Rodolfo Quilantán Arenas, Mexico's consul in Brownsville, said that Mexico's government "regrets" Hanen's decision.

"We reiterate that these programs are a fair remedy for millions of families and have the potential to strengthen the important contributions that Mexican immigrants make to the American economy and society," Quilantán said.

In her Houston law office, immigration attorney Ruby Powers said she is telling her clients to keep gathering qualifying documents, such as birth certificates and school records, in hopes that the 5th Circuit will lift the injunction.

"What some people thought was a form of relief in the near future is now on hold. So it's scary. I'm trying to believe that it's going to be OK for everybody," Powers said.

Olivas at the University of Houston said the Fifth Circuit Court of Appeals in New Orleans is likely to reverse the district court judge.

"I think the 5th Circuit, which has historically backed administrative action, is going to put him in his place," Olivas said.

Hanen is a George W. Bush nominee who has been critical of the Obama administration's immigration policies.

Olivas said Hanen should have recused himself from the case because he has spoken publicly about it.

The professor said that Obama has deported 400,000 people every year of his presidency, more than any of his predecessors, despite the alleged concerns of his critics, such as Sen. Ted Cruz R-Texas, who called Obama's new guidelines "lawless amnesty."

In the wake of Hanen's ruling, a game of chicken is playing out in Congress, with Republicans refusing to pass a bill funding the Department of Homeland Security unless funding for DACA and DAPA are stripped from it.

Homeland Security funding will expire on Feb. 27 without congressional action.

Cruz rubbed Hanen's ruling in the face of Senate Democrats in a statement this week.

"At a time when we face grave national security threats, at home and abroad, it is the height of irresponsibility for the Democrats to block this funding in an extreme attempt to save Obama's amnesty, which a federal judge has just declared illegal," Cruz said.

But Olivas said the programs are "funded completely out of fees and not out of appropriations."

He said that comprehensive immigration reform is the only solution to these partisan squabbles, and that Republicans who say no immigration reform is possible until the United States secures its Southern border are unrealistic.

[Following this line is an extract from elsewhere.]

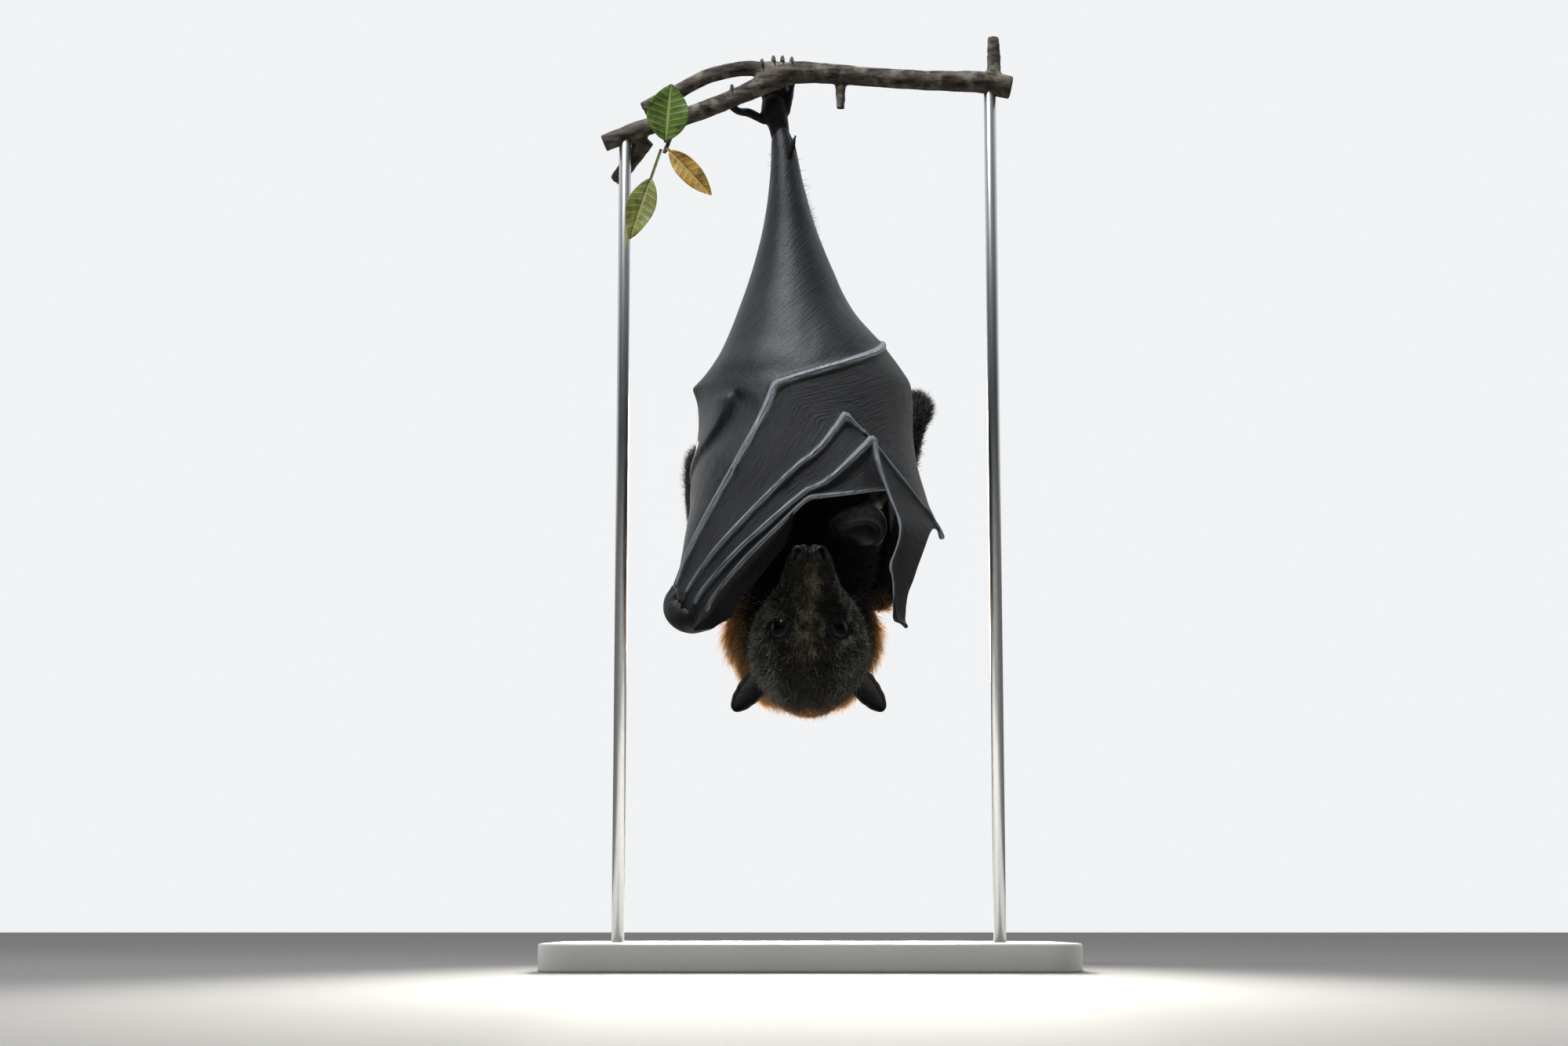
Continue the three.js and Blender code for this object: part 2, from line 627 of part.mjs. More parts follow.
// The right arm membrane hangs from the ankle, wraps the body's right side and ends on finger 5.
const RIGHT_BACK_LINE = [
  [-150, 270, 0], [-150, 240, 0], [-148, 207, 0], [-142, 178, -1.5], [-130, 156, -2], [-118, 141, 5],
  ...FOREARM.right.slice(1, 4).map(beside), beside([-56, -33, 57]),
];
const RIGHT_FREE_EDGE = [
  [78, 270, 0], [84, 246, 0], [84, 222, 0], [82, 200, 0], [80, 184, 0], front([34, 171, 0.2]),
  front([-14.5, 146, 0.6]), front([-32, 108, 0]), front([-55.5, 59, 0]),
];
const LEFT_BACK_LINE = [
  [134, 172, LEFT_LAYER], [126, 156, LEFT_LAYER + 2], [118, 143, 4],
  ...FOREARM.left.slice(1, 4).map(beside), beside([27, -34, 92]),
];
const LEFT_FREE_EDGE = [
  front([14, 181, LEFT_LAYER]), front([-20, 170, LEFT_LAYER]), [-87, 152, LEFT_LAYER],
  front([-37.6, 146, LEFT_LAYER]), front([18, 97, LEFT_LAYER]),
];

// Lower edge of the thumb's membrane, from the wrist up to finger 2.
const THUMB_EDGE = [
  front([-43, 38, -0.5]), front([-33, 40, -0.5]), front([-24, 50, -0.5]), front([-13, 70, -0.5]),
  front([-4, 84, -0.5]),
];

/** Lift of a membrane over the knuckles of the left wing. */
function tent(phi, z) {
  const bump = (atPhi, atZ, height, wide) =>
    height * Math.exp(-(((phi - atPhi) / wide) ** 2) - ((z - atZ) / 7) ** 2);
  return bump(-84, 151.5, 4.6, 13) + bump(-51, 146, 1.6, 12);
}

/** Flap between the upper arm and the forearm, whose outer face looks to the side. */
const frontFlap = (side) => {
  const sign = side === 'right' ? -1 : 1;
  const arm = UPPER_ARM[side].map((row) => row.slice(0, 3)).reverse();
  const fore = FOREARM[side].map((row) => row.slice(0, 3));
  return sheet((s, t, depth) => {
    const a = onChain(arm, lerp(0.22, 0.86, t));
    const b = onChain(fore, lerp(0.22, 0.9, t));
    const width = point(a).distanceTo(point(b));
    const share = lerp(Math.min(11.6 / width, 0.45), 1 - Math.min(6.6 / width, 0.4), s);
    const [x, y, z] = a.map((value, k) => lerp(value, b[k], share));
    const slack = 4 * s * (1 - s) * t * 4;
    return new THREE.Vector3(x - sign * (depth - 1.5), y, z + slack);
  }, 3, 4);
};

function makeWings() {
  Object.keys(FINGER).forEach((name) => {
    const [side, digit] = name.split('_');
    const next = `${side}_${Number(digit) + 1}`;
    const others = next in FINGER ? [fingerNode(next)] : [];
    piece(fingerNode(name), fingerShape(name), WING_SKIN, [`${side}_wrist`, `${side}_forearm`, ...others]);
  });
  const five = fingerChain('right_5');
  const four = fingerChain('right_4');
  const three = fingerChain('right_3');
  const two = fingerChain('right_2');
  const clear = { roomA: always(FINGER_ROOM), roomB: always(FINGER_ROOM) };
  const sheets = {
    right_arm_membrane: stretched(RIGHT_BACK_LINE, RIGHT_FREE_EDGE, {
      across: 8, down: 12, roomA: beforeAfter(0.4, 0, 6), roomB: beforeAfter(0.42, 0, FINGER_ROOM), settle: 3,
      raise: tent,
    }),
    right_membrane_5_4: stretched(partOf(five, 0.06, 1), partOf(four, 0.06, 1), {
      across: 4, down: 7, sag: 0.8, ...clear,
    }),
    right_membrane_4_3: stretched(partOf(four, 0.1, 0.6), partOf(three, 0.1, 0.42), {
      across: 3, down: 6, sag: 0.6, ...clear,
    }),
    right_membrane_tip: stretched(partOf(four, 0.72, 1), partOf(three, 0.56, 1), {
      across: 3, down: 5, ...clear,
    }),
    right_membrane_3_2: stretched(partOf(three, 0.1, 0.62), partOf(two, 0.1, 1), {
      across: 2, down: 6, sag: 0.4, ...clear,
    }),
    left_arm_membrane: stretched(LEFT_BACK_LINE, LEFT_FREE_EDGE, {
      across: 7, down: 7, roomA: beforeAfter(0.3, 0, 6), roomB: beforeAfter(0.5, 0, FINGER_ROOM), settle: 4,
      raise: (phi, z) => tent(phi, z) * 0.7,
    }),
    left_membrane_5_4: stretched(fingerChain('left_5'), fingerChain('left_4'), {
      across: 2, down: 4, ...clear,
    }),
    left_membrane_4_3: stretched(fingerChain('left_4'), fingerChain('left_3'), {
      across: 2, down: 4, ...clear,
    }),
    right_thumb_membrane: stretched(partOf(two, 0.06, 0.5), THUMB_EDGE, {
      across: 3, down: 5, roomA: always(FINGER_ROOM), roomB: always(0),
    }),
    right_front_flap: frontFlap('right'),
    left_front_flap: frontFlap('left'),
  };
  Object.entries(sheets).forEach(([name, make]) => {
    const side = name.split('_')[0];
    const bones = ['_wrist', '_forearm', '_upper_arm'].map((bone) => side + bone);
    const fingers = Object.keys(FINGER).filter((finger) => finger.startsWith(side) && !name.endsWith('flap'));
    const legs = ['right_foot', ...SIDES.flatMap(([leg]) => [`${leg}_thigh`, `${leg}_shank`])];
    const flesh = name.endsWith('arm_membrane') ? ['trunk', ...legs] : [];
    const inner = name.startsWith('left') ? [] : ['left_finger_5'];
    piece(name, make, WING_SKIN, [...bones, ...fingers.map(fingerNode), ...flesh, ...inner]);
  });
}

// ---------------------------------------------------------------- branch and stand

const BRANCH = [
  [-95, 0, 267.3, 4], [-76.8, 0, 274.6, 4.3], [-58.6, 0, 279.6, 4.2], [-40.3, 0, 286.8, 4.3],
  [-26, 0, 293, 4.5], [-16, 0, 298.8, 5.6], [-6, 0, 301.4, 5.4], [10, 0, 301, 4.7],
  [25.6, 0, 299.6, 4.7], [43.9, 0, 298.4, 4.7], [62.2, 0, 297.6, 4.8], [80.5, 0, 297, 5.3],
  [95.2, 0, 294.2, 5.4],
];
const SIDE_BRANCH = [
  [-5, 0.5, 301.6, 4.6], [-20, 1, 303.6, 3.8], [-33.1, 2, 303.8, 3.6], [-47.7, 3, 300.4, 3.6],
  [-62.3, 3, 292.4, 3.6], [-76.9, 3, 284.6, 3.8],
];
const STUBS = [
  [[15.3, 0, 297, 3], [15.3, 0, 284, 2]],
  [[87, 0, 297, 3.4], [87, 0, 319, 2.8]],
  [[-75, 2, 270, 4.2], [-90, 12, 252.5, 3.4]],
  [[-61, -1, 278, 1.8], [-66, -5.6, 265, 1.1]],
];

/** Branch with its fork, three cut stubs and the twig that bears the leaves. */
const branchShape = (grow = 0) => {
  let whole = solid(limb(BRANCH, { steps: 11, sides: 6 })(grow));
  whole = whole.add(solid(limb(SIDE_BRANCH, { steps: 6, sides: 6 })(grow)));
  STUBS.forEach((stub) => {
    whole = whole.add(solid(limb(stub, { steps: 1, sides: 6 })(grow)));
  });
  return geometryOf(whole);
};

/** Height of the branch's middle at a place along it. */
function branchHeight(x) {
  return along(BRANCH.map(([at, , z]) => [at, z]), 1, x);
}

/** Rod from the base's socket into the branch; its own neighbours leave a clearance round it. */
const rodShape = (side) => (grow = 0) => {
  const x = side * ROD.spacing;
  const bottom = -CROWN_CLEARANCE - ROD.foot - grow;
  const top = branchHeight(x) + grow;
  const rod = new THREE.CylinderGeometry(ROD.radius + grow, ROD.radius + grow, top - bottom, 12);
  rod.rotateX(Math.PI / 2);
  return rod.translate(x, 0, (top + bottom) / 2);
};

/** Rounded plate whose underside is the lowest face. */
const baseShape = () => {
  const { width, depth, thickness, corner, bevel } = BASE;
  const x = width / 2 - bevel;
  const y = depth / 2 - bevel;
  const outline = new THREE.Shape();
  outline.moveTo(-x + corner, -y);
  outline.lineTo(x - corner, -y);
  outline.quadraticCurveTo(x, -y, x, -y + corner);
  outline.lineTo(x, y - corner);
  outline.quadraticCurveTo(x, y, x - corner, y);
  outline.lineTo(-x + corner, y);
  outline.quadraticCurveTo(-x, y, -x, y - corner);
  outline.lineTo(-x, -y + corner);
  outline.quadraticCurveTo(-x, -y, -x + corner, -y);
  const plate = new THREE.ExtrudeGeometry(outline, {
    depth: thickness - 2 * bevel,
    bevelThickness: bevel,
    bevelSize: bevel,
    bevelSegments: 1,
    curveSegments: 3,
  });
  return plate.translate(0, 0, bevel - LIFT);
};

// Leaves: where the stalk starts, where the tip ends, the half width and the stalk's share of the blade.
const LEAVES = {
  leaf_round: { start: [-66, -7.4, 265.6], end: [-63.5, -9.5, 293], half: 9.8, stalk: 0.04 },
  leaf_yellow: { start: [-65, -7.6, 262.6], end: [-44.5, -9, 240], half: 5.2, stalk: 0.06 },
  leaf_long: { start: [-68, -5.6, 263], end: [-82, -8, 219.5], half: 6.6, stalk: 0.34 },
};

/** Leaf blade: a thin pointed oval with a little curl, on a slim stalk. */
const leafShape = ({ start, end, half, stalk }) => (grow = 0) => {
  const from = point(start);
  const to = point(end);
  const ahead = to.clone().sub(from);
  const wide = new THREE.Vector3(ahead.z, 0, -ahead.x).normalize();
  const rings = [-stalk, 0, 0.14, 0.3, 0.5, 0.7, 0.86, 1].map((blade) => {
    const t = (blade + stalk) / (1 + stalk);
    const reach = half * Math.max(Math.sin(Math.PI * Math.max(blade, 0) ** 0.85), 0) ** 0.8 + 0.4;
    const middle = from.clone().lerp(to, t);
    middle.y -= 2 * Math.sin(Math.PI * t);
    const rib = (across, thick) => middle.clone()
      .addScaledVector(wide, across * (reach + grow))
      .add(new THREE.Vector3(0, thick * (0.5 + grow) + Math.abs(across) * 1.2, 0));
    return [rib(-1, -1), rib(0, -1), rib(1, -1), rib(1, 1), rib(0, 1), rib(-1, 1)];
  });
  return loft(rings);
};

function makeBranch() {
  piece('stand_rod_right', rodShape(-1), STEEL);
  piece('stand_rod_left', rodShape(1), STEEL);
  piece('stand_base', baseShape, BASE_PAINT, ['stand_rod_right', 'stand_rod_left']);
  piece('perch', branchShape, BARK, ['stand_rod_right', 'stand_rod_left']);
  Object.entries(LEAVES).forEach(([name, leaf]) => {
    piece(name, leafShape(leaf), LEAF, ['perch']);
  });
}

// ---------------------------------------------------------------- the whole object

makeBranch();
makeHead();
makeBody();
makeWings();
const CUTTERS = { jaw_block: jawBlock, neck_block: body(NECK) };
Object.entries(CUTTERS).forEach(([name, make]) => makers.set(name, { make, neighbours: [] }));

const roost = new THREE.Group();
roost.position.z = LIFT;
makers.forEach((_, name) => {
  if (name in CUTTERS) {
    return;
  }
  roost.add(meshOf(name));
});

export default roost;
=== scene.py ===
# %% [markdown]
# # A flying-fox asleep on its perch
# The real animal is a grey-headed flying-fox that hangs by one foot, wrapped in its own wings. The packed
# model already holds every solid at life size. Blender adds what a solid can't show: one skin under the
# coat, thin wing membranes with the finger bones under them, wet eyes, and fur. This first cell loads that
# model.

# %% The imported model
import math

import bpy
import numpy as np
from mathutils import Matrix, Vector


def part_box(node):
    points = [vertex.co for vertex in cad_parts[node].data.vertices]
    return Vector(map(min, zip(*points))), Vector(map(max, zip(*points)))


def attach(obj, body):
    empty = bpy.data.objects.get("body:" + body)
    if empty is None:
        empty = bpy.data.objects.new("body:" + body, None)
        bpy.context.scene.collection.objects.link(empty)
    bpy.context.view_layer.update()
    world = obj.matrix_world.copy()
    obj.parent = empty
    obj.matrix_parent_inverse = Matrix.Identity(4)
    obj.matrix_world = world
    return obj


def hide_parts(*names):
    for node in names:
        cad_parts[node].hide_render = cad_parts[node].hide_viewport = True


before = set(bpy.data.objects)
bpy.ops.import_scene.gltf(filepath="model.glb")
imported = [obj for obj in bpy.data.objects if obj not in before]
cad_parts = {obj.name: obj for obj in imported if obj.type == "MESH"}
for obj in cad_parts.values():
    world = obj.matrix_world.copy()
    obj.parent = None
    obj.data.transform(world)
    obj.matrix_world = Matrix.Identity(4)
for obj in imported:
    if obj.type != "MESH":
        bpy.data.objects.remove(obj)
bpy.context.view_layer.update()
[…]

"We can't seal the border," Olivas said. "That's like saying, 'Let's put a dome over the United States so nothing falls on us.'

"You can't do that. So let's agree on what the metrics are. How many people have been stopped? How many people have been removed? Are those the measures that people would accept? The Republicans won't accept it.

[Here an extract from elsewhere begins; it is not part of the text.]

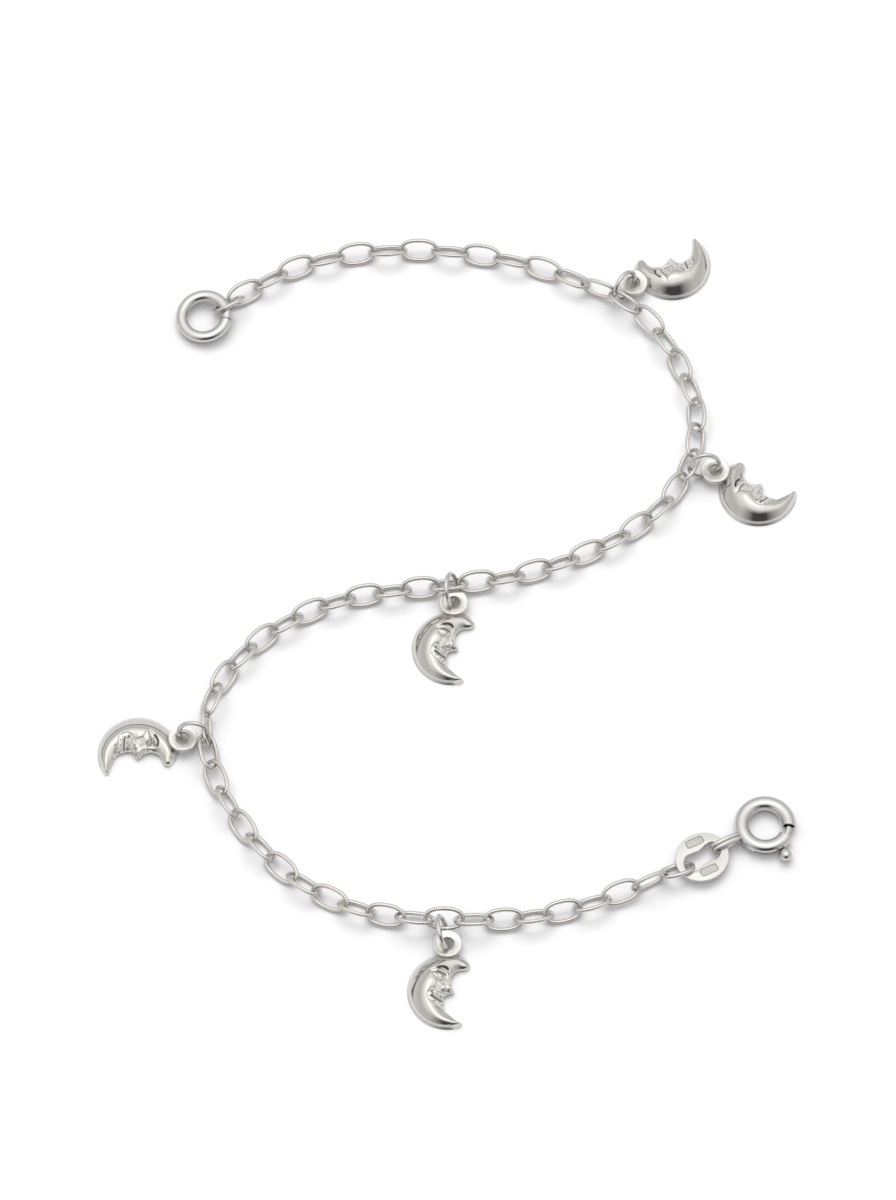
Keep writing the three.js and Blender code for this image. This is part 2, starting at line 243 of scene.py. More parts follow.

"Until we agree on the basic arithmetic, they're not going to move. But I don't think it's because of the arithmetic I think it's because they want to somehow claim higher ground for national security. But what they're doing is jeopardizing national security by making the funding uncertain for the DHS."

Under the immigration regulations now on hold, undocumented residents would have received amnesty for the rest of Obama's term, if they have lived in the U.S. since 2010 and entered as children or are parents of children who are citizens or lawful permanent residents.

Four million of the estimated 11 million undocumented immigrants in the United States would be eligible to apply for amnesty under the programs, known as the Deferred Action for Childhood Arrivals (DACA) and Deferred Action for Parental Accountability (DAPA).

Those who qualify may be eligible for federal employment authorization, allowing them to get a Social Security card and a state driver's license.

Supporters say the programs will free millions of people from fear of deportation, which will improve public safety by making them more willing to cooperate with police.